» REQUIRED WORK:
Repeat the listing in full, word for word.
Start of GIVEN MATERIAL
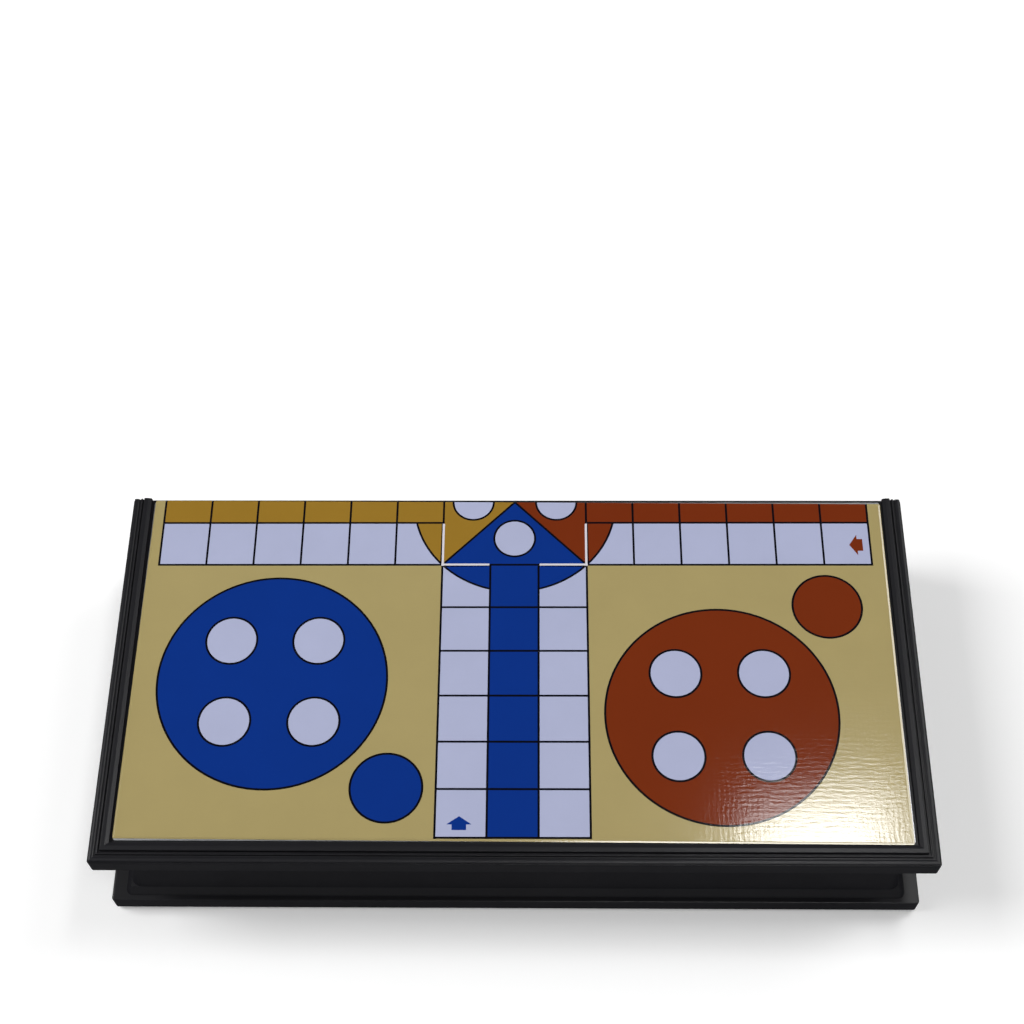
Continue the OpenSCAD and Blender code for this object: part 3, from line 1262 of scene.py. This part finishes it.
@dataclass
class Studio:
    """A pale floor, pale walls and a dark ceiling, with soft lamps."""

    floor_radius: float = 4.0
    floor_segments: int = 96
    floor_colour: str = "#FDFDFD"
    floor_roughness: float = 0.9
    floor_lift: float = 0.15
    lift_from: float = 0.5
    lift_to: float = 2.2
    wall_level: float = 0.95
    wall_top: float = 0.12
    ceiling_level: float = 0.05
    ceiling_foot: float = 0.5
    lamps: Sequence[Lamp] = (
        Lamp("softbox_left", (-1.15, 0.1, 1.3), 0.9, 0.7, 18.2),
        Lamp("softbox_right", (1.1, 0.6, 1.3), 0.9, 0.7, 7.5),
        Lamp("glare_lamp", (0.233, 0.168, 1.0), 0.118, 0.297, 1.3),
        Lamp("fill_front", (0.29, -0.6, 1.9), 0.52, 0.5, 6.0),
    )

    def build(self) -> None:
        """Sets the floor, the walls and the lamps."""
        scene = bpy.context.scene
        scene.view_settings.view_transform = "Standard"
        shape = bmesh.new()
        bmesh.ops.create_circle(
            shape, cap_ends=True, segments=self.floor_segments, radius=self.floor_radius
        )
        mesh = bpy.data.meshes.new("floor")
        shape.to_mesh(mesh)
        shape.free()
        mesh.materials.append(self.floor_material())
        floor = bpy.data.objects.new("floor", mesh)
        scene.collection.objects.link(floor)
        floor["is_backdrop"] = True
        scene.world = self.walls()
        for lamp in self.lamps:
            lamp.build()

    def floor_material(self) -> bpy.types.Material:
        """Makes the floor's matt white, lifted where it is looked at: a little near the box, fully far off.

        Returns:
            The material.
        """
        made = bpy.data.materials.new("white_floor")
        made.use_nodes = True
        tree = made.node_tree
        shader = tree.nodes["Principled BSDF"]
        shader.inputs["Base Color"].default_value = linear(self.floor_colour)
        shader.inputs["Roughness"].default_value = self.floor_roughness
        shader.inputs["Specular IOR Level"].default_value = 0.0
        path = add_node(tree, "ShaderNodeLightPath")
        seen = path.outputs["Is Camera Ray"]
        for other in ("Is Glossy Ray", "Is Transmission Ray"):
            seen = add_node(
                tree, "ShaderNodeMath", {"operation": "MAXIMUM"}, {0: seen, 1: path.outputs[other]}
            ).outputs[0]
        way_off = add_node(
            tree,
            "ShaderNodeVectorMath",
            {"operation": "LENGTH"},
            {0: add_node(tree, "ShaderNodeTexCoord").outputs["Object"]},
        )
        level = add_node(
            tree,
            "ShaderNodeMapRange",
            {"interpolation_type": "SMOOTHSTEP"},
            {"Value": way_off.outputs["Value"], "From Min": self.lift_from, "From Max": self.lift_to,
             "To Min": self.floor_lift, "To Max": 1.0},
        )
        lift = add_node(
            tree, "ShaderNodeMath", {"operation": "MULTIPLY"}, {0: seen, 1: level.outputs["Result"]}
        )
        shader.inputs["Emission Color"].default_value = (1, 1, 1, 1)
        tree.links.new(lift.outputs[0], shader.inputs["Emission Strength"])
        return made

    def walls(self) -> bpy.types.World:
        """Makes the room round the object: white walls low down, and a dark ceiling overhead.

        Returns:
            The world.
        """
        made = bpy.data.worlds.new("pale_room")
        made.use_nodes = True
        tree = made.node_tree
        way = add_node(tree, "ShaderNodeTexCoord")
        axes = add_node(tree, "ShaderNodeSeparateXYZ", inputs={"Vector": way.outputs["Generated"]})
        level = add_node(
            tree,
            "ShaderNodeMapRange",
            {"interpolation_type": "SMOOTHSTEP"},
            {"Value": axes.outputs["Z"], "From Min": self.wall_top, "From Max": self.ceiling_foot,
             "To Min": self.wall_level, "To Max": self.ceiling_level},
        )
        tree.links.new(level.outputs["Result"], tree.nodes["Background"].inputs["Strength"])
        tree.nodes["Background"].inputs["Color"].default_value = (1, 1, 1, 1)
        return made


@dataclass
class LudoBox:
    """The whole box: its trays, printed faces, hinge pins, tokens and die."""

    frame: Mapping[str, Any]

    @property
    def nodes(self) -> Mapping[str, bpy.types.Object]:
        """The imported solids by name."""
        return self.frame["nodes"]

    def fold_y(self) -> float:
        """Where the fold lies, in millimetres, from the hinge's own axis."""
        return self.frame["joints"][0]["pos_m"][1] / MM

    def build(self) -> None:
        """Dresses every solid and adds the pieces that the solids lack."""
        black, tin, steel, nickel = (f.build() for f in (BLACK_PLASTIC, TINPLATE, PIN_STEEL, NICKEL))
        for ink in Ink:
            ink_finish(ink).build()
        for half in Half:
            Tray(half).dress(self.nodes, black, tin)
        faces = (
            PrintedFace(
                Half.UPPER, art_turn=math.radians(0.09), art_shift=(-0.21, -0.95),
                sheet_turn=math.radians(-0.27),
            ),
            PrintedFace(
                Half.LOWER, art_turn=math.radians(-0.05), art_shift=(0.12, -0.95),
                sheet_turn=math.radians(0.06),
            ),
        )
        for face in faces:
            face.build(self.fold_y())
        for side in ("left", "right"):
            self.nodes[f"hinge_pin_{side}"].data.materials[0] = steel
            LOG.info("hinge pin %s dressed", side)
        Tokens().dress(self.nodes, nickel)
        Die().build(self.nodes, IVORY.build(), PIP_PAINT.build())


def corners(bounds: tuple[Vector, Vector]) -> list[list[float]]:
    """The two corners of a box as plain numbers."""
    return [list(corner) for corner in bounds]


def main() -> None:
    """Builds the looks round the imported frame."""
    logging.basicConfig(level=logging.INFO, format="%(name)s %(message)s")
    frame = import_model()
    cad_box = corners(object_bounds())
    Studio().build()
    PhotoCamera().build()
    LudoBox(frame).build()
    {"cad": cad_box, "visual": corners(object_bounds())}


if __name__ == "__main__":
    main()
End of GIVEN MATERIAL
» SOLUTION FOR THIS TASK:
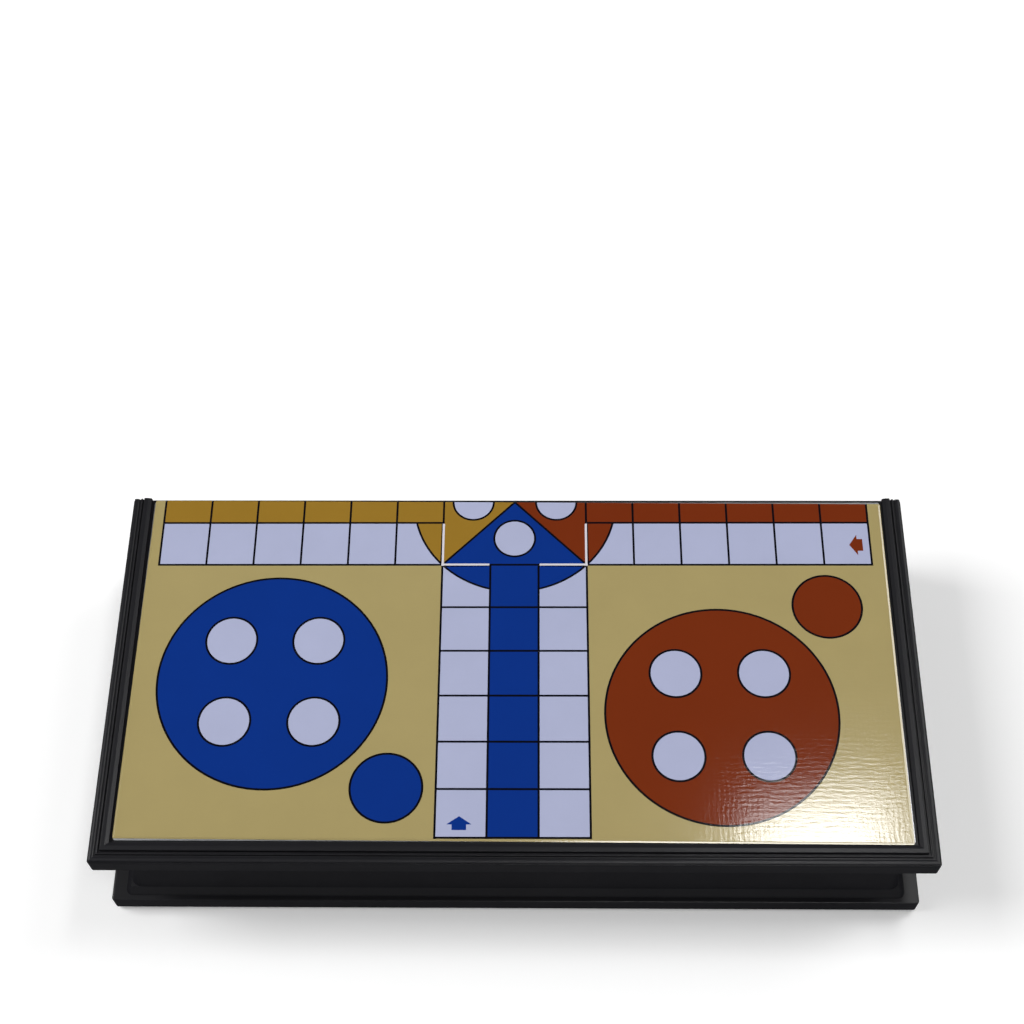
Continue the OpenSCAD and Blender code for this object: part 3, from line 1262 of scene.py. This part finishes it.
@dataclass
class Studio:
    """A pale floor, pale walls and a dark ceiling, with soft lamps."""

    floor_radius: float = 4.0
    floor_segments: int = 96
    floor_colour: str = "#FDFDFD"
    floor_roughness: float = 0.9
    floor_lift: float = 0.15
    lift_from: float = 0.5
    lift_to: float = 2.2
    wall_level: float = 0.95
    wall_top: float = 0.12
    ceiling_level: float = 0.05
    ceiling_foot: float = 0.5
    lamps: Sequence[Lamp] = (
        Lamp("softbox_left", (-1.15, 0.1, 1.3), 0.9, 0.7, 18.2),
        Lamp("softbox_right", (1.1, 0.6, 1.3), 0.9, 0.7, 7.5),
        Lamp("glare_lamp", (0.233, 0.168, 1.0), 0.118, 0.297, 1.3),
        Lamp("fill_front", (0.29, -0.6, 1.9), 0.52, 0.5, 6.0),
    )

    def build(self) -> None:
        """Sets the floor, the walls and the lamps."""
        scene = bpy.context.scene
        scene.view_settings.view_transform = "Standard"
        shape = bmesh.new()
        bmesh.ops.create_circle(
            shape, cap_ends=True, segments=self.floor_segments, radius=self.floor_radius
        )
        mesh = bpy.data.meshes.new("floor")
        shape.to_mesh(mesh)
        shape.free()
        mesh.materials.append(self.floor_material())
        floor = bpy.data.objects.new("floor", mesh)
        scene.collection.objects.link(floor)
        floor["is_backdrop"] = True
        scene.world = self.walls()
        for lamp in self.lamps:
            lamp.build()

    def floor_material(self) -> bpy.types.Material:
        """Makes the floor's matt white, lifted where it is looked at: a little near the box, fully far off.

        Returns:
            The material.
        """
        made = bpy.data.materials.new("white_floor")
        made.use_nodes = True
        tree = made.node_tree
        shader = tree.nodes["Principled BSDF"]
        shader.inputs["Base Color"].default_value = linear(self.floor_colour)
        shader.inputs["Roughness"].default_value = self.floor_roughness
        shader.inputs["Specular IOR Level"].default_value = 0.0
        path = add_node(tree, "ShaderNodeLightPath")
        seen = path.outputs["Is Camera Ray"]
        for other in ("Is Glossy Ray", "Is Transmission Ray"):
            seen = add_node(
                tree, "ShaderNodeMath", {"operation": "MAXIMUM"}, {0: seen, 1: path.outputs[other]}
            ).outputs[0]
        way_off = add_node(
            tree,
            "ShaderNodeVectorMath",
            {"operation": "LENGTH"},
            {0: add_node(tree, "ShaderNodeTexCoord").outputs["Object"]},
        )
        level = add_node(
            tree,
            "ShaderNodeMapRange",
            {"interpolation_type": "SMOOTHSTEP"},
            {"Value": way_off.outputs["Value"], "From Min": self.lift_from, "From Max": self.lift_to,
             "To Min": self.floor_lift, "To Max": 1.0},
        )
        lift = add_node(
            tree, "ShaderNodeMath", {"operation": "MULTIPLY"}, {0: seen, 1: level.outputs["Result"]}
        )
        shader.inputs["Emission Color"].default_value = (1, 1, 1, 1)
        tree.links.new(lift.outputs[0], shader.inputs["Emission Strength"])
        return made

    def walls(self) -> bpy.types.World:
        """Makes the room round the object: white walls low down, and a dark ceiling overhead.

        Returns:
            The world.
        """
        made = bpy.data.worlds.new("pale_room")
        made.use_nodes = True
        tree = made.node_tree
        way = add_node(tree, "ShaderNodeTexCoord")
        axes = add_node(tree, "ShaderNodeSeparateXYZ", inputs={"Vector": way.outputs["Generated"]})
        level = add_node(
            tree,
            "ShaderNodeMapRange",
            {"interpolation_type": "SMOOTHSTEP"},
            {"Value": axes.outputs["Z"], "From Min": self.wall_top, "From Max": self.ceiling_foot,
             "To Min": self.wall_level, "To Max": self.ceiling_level},
        )
        tree.links.new(level.outputs["Result"], tree.nodes["Background"].inputs["Strength"])
        tree.nodes["Background"].inputs["Color"].default_value = (1, 1, 1, 1)
        return made


@dataclass
class LudoBox:
    """The whole box: its trays, printed faces, hinge pins, tokens and die."""

    frame: Mapping[str, Any]

    @property
    def nodes(self) -> Mapping[str, bpy.types.Object]:
        """The imported solids by name."""
        return self.frame["nodes"]

    def fold_y(self) -> float:
        """Where the fold lies, in millimetres, from the hinge's own axis."""
        return self.frame["joints"][0]["pos_m"][1] / MM

    def build(self) -> None:
        """Dresses every solid and adds the pieces that the solids lack."""
        black, tin, steel, nickel = (f.build() for f in (BLACK_PLASTIC, TINPLATE, PIN_STEEL, NICKEL))
        for ink in Ink:
            ink_finish(ink).build()
        for half in Half:
            Tray(half).dress(self.nodes, black, tin)
        faces = (
            PrintedFace(
                Half.UPPER, art_turn=math.radians(0.09), art_shift=(-0.21, -0.95),
                sheet_turn=math.radians(-0.27),
            ),
            PrintedFace(
                Half.LOWER, art_turn=math.radians(-0.05), art_shift=(0.12, -0.95),
                sheet_turn=math.radians(0.06),
            ),
        )
        for face in faces:
            face.build(self.fold_y())
        for side in ("left", "right"):
            self.nodes[f"hinge_pin_{side}"].data.materials[0] = steel
            LOG.info("hinge pin %s dressed", side)
        Tokens().dress(self.nodes, nickel)
        Die().build(self.nodes, IVORY.build(), PIP_PAINT.build())


def corners(bounds: tuple[Vector, Vector]) -> list[list[float]]:
    """The two corners of a box as plain numbers."""
    return [list(corner) for corner in bounds]


def main() -> None:
    """Builds the looks round the imported frame."""
    logging.basicConfig(level=logging.INFO, format="%(name)s %(message)s")
    frame = import_model()
    cad_box = corners(object_bounds())
    Studio().build()
    PhotoCamera().build()
    LudoBox(frame).build()
    {"cad": cad_box, "visual": corners(object_bounds())}


if __name__ == "__main__":
    main()